TO BE DONE:
Copy each entry as it stands, leaving nothing out.

[Records contained in a dataset]
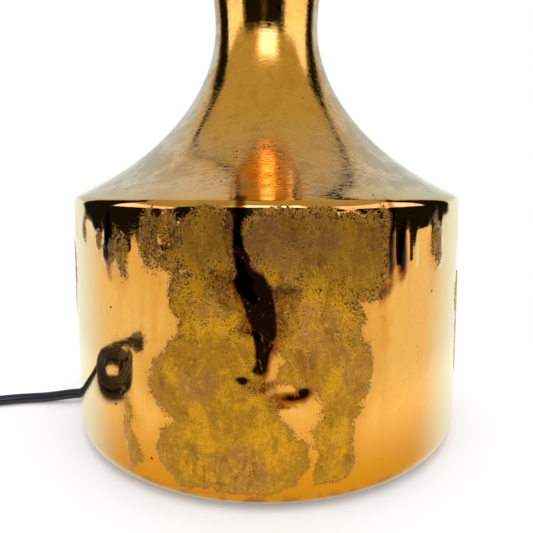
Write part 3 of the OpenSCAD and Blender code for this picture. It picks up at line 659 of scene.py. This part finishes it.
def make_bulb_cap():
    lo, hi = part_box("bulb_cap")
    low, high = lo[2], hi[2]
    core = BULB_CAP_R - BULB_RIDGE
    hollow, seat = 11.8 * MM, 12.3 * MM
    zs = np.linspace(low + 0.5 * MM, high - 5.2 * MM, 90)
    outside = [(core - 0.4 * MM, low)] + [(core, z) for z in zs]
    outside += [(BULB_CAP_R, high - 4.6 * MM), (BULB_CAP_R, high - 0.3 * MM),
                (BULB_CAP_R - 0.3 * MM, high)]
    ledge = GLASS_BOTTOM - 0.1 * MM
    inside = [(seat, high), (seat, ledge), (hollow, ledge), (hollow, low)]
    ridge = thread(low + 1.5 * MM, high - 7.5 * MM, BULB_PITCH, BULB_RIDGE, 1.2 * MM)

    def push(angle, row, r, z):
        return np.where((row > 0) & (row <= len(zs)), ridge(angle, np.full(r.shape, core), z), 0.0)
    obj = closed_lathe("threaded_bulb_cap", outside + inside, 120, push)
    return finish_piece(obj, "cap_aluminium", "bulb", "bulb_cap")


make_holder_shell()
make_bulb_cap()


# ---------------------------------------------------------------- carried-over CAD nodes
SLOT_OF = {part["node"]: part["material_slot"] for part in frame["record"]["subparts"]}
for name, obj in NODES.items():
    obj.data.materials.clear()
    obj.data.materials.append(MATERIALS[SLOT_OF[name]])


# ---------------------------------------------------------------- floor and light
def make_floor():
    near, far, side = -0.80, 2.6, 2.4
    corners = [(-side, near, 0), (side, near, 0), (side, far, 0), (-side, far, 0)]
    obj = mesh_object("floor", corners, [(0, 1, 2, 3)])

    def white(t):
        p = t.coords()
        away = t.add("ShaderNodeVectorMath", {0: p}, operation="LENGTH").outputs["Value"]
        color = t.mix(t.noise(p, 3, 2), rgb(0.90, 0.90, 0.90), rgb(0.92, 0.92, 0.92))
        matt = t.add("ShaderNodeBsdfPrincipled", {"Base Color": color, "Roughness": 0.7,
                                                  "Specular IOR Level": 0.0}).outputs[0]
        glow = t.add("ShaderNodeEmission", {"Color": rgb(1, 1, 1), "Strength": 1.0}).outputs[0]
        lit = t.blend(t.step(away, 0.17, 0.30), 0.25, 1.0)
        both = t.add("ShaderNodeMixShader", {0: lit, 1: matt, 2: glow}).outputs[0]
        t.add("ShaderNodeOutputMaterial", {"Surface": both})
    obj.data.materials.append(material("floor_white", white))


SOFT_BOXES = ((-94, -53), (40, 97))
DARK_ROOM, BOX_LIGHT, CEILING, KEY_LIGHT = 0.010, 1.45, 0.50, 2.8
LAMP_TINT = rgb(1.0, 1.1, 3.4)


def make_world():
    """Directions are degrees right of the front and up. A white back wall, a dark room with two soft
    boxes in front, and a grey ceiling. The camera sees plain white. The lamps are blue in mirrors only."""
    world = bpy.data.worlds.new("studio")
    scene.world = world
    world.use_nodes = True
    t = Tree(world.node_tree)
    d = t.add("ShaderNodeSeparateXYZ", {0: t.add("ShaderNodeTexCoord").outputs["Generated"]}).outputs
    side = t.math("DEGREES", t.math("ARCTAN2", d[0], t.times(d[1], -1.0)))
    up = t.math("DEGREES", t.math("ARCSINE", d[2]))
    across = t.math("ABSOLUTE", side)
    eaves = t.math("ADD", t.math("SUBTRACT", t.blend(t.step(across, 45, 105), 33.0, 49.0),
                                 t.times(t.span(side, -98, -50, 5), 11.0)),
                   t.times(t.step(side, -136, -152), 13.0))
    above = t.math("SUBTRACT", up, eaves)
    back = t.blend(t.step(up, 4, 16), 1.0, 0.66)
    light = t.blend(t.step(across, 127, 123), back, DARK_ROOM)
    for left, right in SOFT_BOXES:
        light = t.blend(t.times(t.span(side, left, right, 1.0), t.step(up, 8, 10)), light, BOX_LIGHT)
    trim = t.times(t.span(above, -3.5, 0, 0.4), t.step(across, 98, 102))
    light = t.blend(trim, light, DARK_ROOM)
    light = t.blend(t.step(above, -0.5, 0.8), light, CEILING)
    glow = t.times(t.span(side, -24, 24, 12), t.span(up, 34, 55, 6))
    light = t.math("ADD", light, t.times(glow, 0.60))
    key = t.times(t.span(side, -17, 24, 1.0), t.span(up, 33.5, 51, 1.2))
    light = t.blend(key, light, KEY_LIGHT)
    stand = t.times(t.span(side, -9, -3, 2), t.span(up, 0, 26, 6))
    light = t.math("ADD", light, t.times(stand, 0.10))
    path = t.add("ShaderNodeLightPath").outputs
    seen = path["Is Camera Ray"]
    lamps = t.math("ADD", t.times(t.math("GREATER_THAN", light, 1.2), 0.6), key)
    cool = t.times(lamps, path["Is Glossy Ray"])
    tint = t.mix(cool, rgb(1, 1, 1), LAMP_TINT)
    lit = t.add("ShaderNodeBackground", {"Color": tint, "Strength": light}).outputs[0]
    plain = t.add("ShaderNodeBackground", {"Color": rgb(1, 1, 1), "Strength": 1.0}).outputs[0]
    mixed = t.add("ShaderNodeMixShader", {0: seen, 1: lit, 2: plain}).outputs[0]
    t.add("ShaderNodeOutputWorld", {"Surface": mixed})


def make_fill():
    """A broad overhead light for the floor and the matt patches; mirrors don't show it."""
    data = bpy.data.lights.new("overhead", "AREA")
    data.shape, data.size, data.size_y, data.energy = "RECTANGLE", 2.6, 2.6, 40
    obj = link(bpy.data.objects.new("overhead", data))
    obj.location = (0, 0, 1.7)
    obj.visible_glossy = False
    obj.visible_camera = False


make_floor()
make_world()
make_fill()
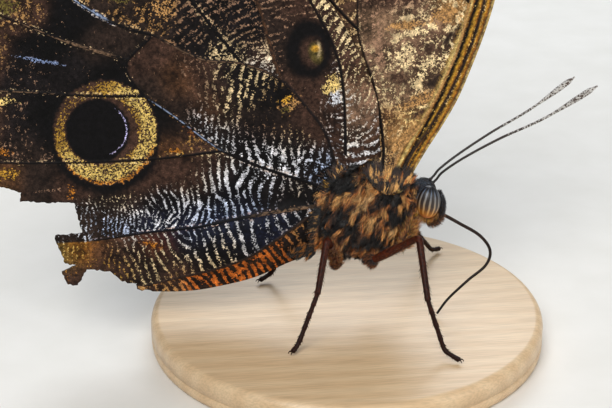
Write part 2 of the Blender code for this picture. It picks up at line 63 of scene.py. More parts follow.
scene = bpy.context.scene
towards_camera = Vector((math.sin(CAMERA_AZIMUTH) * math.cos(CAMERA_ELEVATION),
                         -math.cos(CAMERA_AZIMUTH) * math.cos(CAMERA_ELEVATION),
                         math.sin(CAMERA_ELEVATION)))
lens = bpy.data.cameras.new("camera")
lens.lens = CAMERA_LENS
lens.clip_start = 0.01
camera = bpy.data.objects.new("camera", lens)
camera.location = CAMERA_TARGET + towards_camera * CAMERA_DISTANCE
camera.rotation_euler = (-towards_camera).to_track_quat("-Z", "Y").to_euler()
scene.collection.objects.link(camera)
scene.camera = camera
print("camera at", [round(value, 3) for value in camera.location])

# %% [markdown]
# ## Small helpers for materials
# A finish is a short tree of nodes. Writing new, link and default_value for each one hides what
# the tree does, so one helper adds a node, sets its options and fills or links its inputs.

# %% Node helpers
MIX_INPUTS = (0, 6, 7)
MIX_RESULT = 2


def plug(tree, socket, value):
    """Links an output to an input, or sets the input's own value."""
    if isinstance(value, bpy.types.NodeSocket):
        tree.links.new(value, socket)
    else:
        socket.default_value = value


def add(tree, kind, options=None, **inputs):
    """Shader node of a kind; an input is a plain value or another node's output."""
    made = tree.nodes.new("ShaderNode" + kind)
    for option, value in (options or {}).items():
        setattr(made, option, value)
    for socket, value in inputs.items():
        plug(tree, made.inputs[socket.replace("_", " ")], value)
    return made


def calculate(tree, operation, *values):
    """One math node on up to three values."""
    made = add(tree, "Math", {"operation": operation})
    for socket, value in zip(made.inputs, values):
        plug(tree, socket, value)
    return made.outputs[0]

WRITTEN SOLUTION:
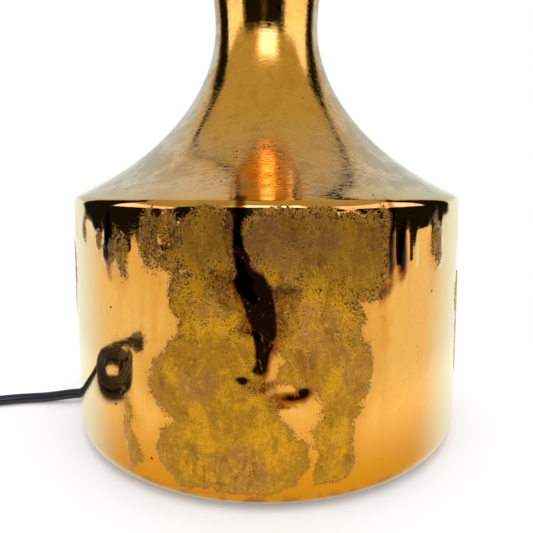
Write part 3 of the OpenSCAD and Blender code for this picture. It picks up at line 659 of scene.py. This part finishes it.
def make_bulb_cap():
    lo, hi = part_box("bulb_cap")
    low, high = lo[2], hi[2]
    core = BULB_CAP_R - BULB_RIDGE
    hollow, seat = 11.8 * MM, 12.3 * MM
    zs = np.linspace(low + 0.5 * MM, high - 5.2 * MM, 90)
    outside = [(core - 0.4 * MM, low)] + [(core, z) for z in zs]
    outside += [(BULB_CAP_R, high - 4.6 * MM), (BULB_CAP_R, high - 0.3 * MM),
                (BULB_CAP_R - 0.3 * MM, high)]
    ledge = GLASS_BOTTOM - 0.1 * MM
    inside = [(seat, high), (seat, ledge), (hollow, ledge), (hollow, low)]
    ridge = thread(low + 1.5 * MM, high - 7.5 * MM, BULB_PITCH, BULB_RIDGE, 1.2 * MM)

    def push(angle, row, r, z):
        return np.where((row > 0) & (row <= len(zs)), ridge(angle, np.full(r.shape, core), z), 0.0)
    obj = closed_lathe("threaded_bulb_cap", outside + inside, 120, push)
    return finish_piece(obj, "cap_aluminium", "bulb", "bulb_cap")


make_holder_shell()
make_bulb_cap()


# ---------------------------------------------------------------- carried-over CAD nodes
SLOT_OF = {part["node"]: part["material_slot"] for part in frame["record"]["subparts"]}
for name, obj in NODES.items():
    obj.data.materials.clear()
    obj.data.materials.append(MATERIALS[SLOT_OF[name]])


# ---------------------------------------------------------------- floor and light
def make_floor():
    near, far, side = -0.80, 2.6, 2.4
    corners = [(-side, near, 0), (side, near, 0), (side, far, 0), (-side, far, 0)]
    obj = mesh_object("floor", corners, [(0, 1, 2, 3)])

    def white(t):
        p = t.coords()
        away = t.add("ShaderNodeVectorMath", {0: p}, operation="LENGTH").outputs["Value"]
        color = t.mix(t.noise(p, 3, 2), rgb(0.90, 0.90, 0.90), rgb(0.92, 0.92, 0.92))
        matt = t.add("ShaderNodeBsdfPrincipled", {"Base Color": color, "Roughness": 0.7,
                                                  "Specular IOR Level": 0.0}).outputs[0]
        glow = t.add("ShaderNodeEmission", {"Color": rgb(1, 1, 1), "Strength": 1.0}).outputs[0]
        lit = t.blend(t.step(away, 0.17, 0.30), 0.25, 1.0)
        both = t.add("ShaderNodeMixShader", {0: lit, 1: matt, 2: glow}).outputs[0]
        t.add("ShaderNodeOutputMaterial", {"Surface": both})
    obj.data.materials.append(material("floor_white", white))


SOFT_BOXES = ((-94, -53), (40, 97))
DARK_ROOM, BOX_LIGHT, CEILING, KEY_LIGHT = 0.010, 1.45, 0.50, 2.8
LAMP_TINT = rgb(1.0, 1.1, 3.4)


def make_world():
    """Directions are degrees right of the front and up. A white back wall, a dark room with two soft
    boxes in front, and a grey ceiling. The camera sees plain white. The lamps are blue in mirrors only."""
    world = bpy.data.worlds.new("studio")
    scene.world = world
    world.use_nodes = True
    t = Tree(world.node_tree)
    d = t.add("ShaderNodeSeparateXYZ", {0: t.add("ShaderNodeTexCoord").outputs["Generated"]}).outputs
    side = t.math("DEGREES", t.math("ARCTAN2", d[0], t.times(d[1], -1.0)))
    up = t.math("DEGREES", t.math("ARCSINE", d[2]))
    across = t.math("ABSOLUTE", side)
    eaves = t.math("ADD", t.math("SUBTRACT", t.blend(t.step(across, 45, 105), 33.0, 49.0),
                                 t.times(t.span(side, -98, -50, 5), 11.0)),
                   t.times(t.step(side, -136, -152), 13.0))
    above = t.math("SUBTRACT", up, eaves)
    back = t.blend(t.step(up, 4, 16), 1.0, 0.66)
    light = t.blend(t.step(across, 127, 123), back, DARK_ROOM)
    for left, right in SOFT_BOXES:
        light = t.blend(t.times(t.span(side, left, right, 1.0), t.step(up, 8, 10)), light, BOX_LIGHT)
    trim = t.times(t.span(above, -3.5, 0, 0.4), t.step(across, 98, 102))
    light = t.blend(trim, light, DARK_ROOM)
    light = t.blend(t.step(above, -0.5, 0.8), light, CEILING)
    glow = t.times(t.span(side, -24, 24, 12), t.span(up, 34, 55, 6))
    light = t.math("ADD", light, t.times(glow, 0.60))
    key = t.times(t.span(side, -17, 24, 1.0), t.span(up, 33.5, 51, 1.2))
    light = t.blend(key, light, KEY_LIGHT)
    stand = t.times(t.span(side, -9, -3, 2), t.span(up, 0, 26, 6))
    light = t.math("ADD", light, t.times(stand, 0.10))
    path = t.add("ShaderNodeLightPath").outputs
    seen = path["Is Camera Ray"]
    lamps = t.math("ADD", t.times(t.math("GREATER_THAN", light, 1.2), 0.6), key)
    cool = t.times(lamps, path["Is Glossy Ray"])
    tint = t.mix(cool, rgb(1, 1, 1), LAMP_TINT)
    lit = t.add("ShaderNodeBackground", {"Color": tint, "Strength": light}).outputs[0]
    plain = t.add("ShaderNodeBackground", {"Color": rgb(1, 1, 1), "Strength": 1.0}).outputs[0]
    mixed = t.add("ShaderNodeMixShader", {0: seen, 1: lit, 2: plain}).outputs[0]
    t.add("ShaderNodeOutputWorld", {"Surface": mixed})


def make_fill():
    """A broad overhead light for the floor and the matt patches; mirrors don't show it."""
    data = bpy.data.lights.new("overhead", "AREA")
    data.shape, data.size, data.size_y, data.energy = "RECTANGLE", 2.6, 2.6, 40
    obj = link(bpy.data.objects.new("overhead", data))
    obj.location = (0, 0, 1.7)
    obj.visible_glossy = False
    obj.visible_camera = False


make_floor()
make_world()
make_fill()
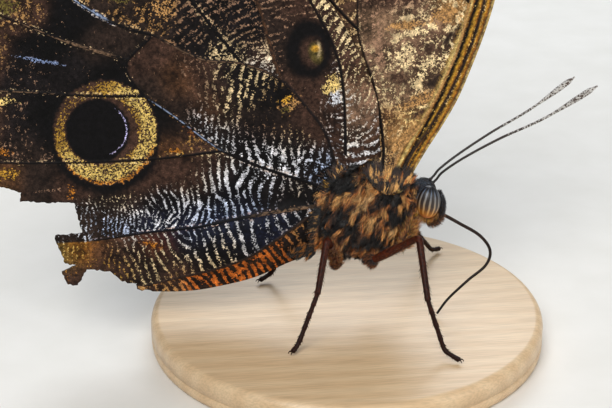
Write part 2 of the Blender code for this picture. It picks up at line 63 of scene.py. More parts follow.
scene = bpy.context.scene
towards_camera = Vector((math.sin(CAMERA_AZIMUTH) * math.cos(CAMERA_ELEVATION),
                         -math.cos(CAMERA_AZIMUTH) * math.cos(CAMERA_ELEVATION),
                         math.sin(CAMERA_ELEVATION)))
lens = bpy.data.cameras.new("camera")
lens.lens = CAMERA_LENS
lens.clip_start = 0.01
camera = bpy.data.objects.new("camera", lens)
camera.location = CAMERA_TARGET + towards_camera * CAMERA_DISTANCE
camera.rotation_euler = (-towards_camera).to_track_quat("-Z", "Y").to_euler()
scene.collection.objects.link(camera)
scene.camera = camera
print("camera at", [round(value, 3) for value in camera.location])

# %% [markdown]
# ## Small helpers for materials
# A finish is a short tree of nodes. Writing new, link and default_value for each one hides what
# the tree does, so one helper adds a node, sets its options and fills or links its inputs.

# %% Node helpers
MIX_INPUTS = (0, 6, 7)
MIX_RESULT = 2


def plug(tree, socket, value):
    """Links an output to an input, or sets the input's own value."""
    if isinstance(value, bpy.types.NodeSocket):
        tree.links.new(value, socket)
    else:
        socket.default_value = value


def add(tree, kind, options=None, **inputs):
    """Shader node of a kind; an input is a plain value or another node's output."""
    made = tree.nodes.new("ShaderNode" + kind)
    for option, value in (options or {}).items():
        setattr(made, option, value)
    for socket, value in inputs.items():
        plug(tree, made.inputs[socket.replace("_", " ")], value)
    return made


def calculate(tree, operation, *values):
    """One math node on up to three values."""
    made = add(tree, "Math", {"operation": operation})
    for socket, value in zip(made.inputs, values):
        plug(tree, socket, value)
    return made.outputs[0]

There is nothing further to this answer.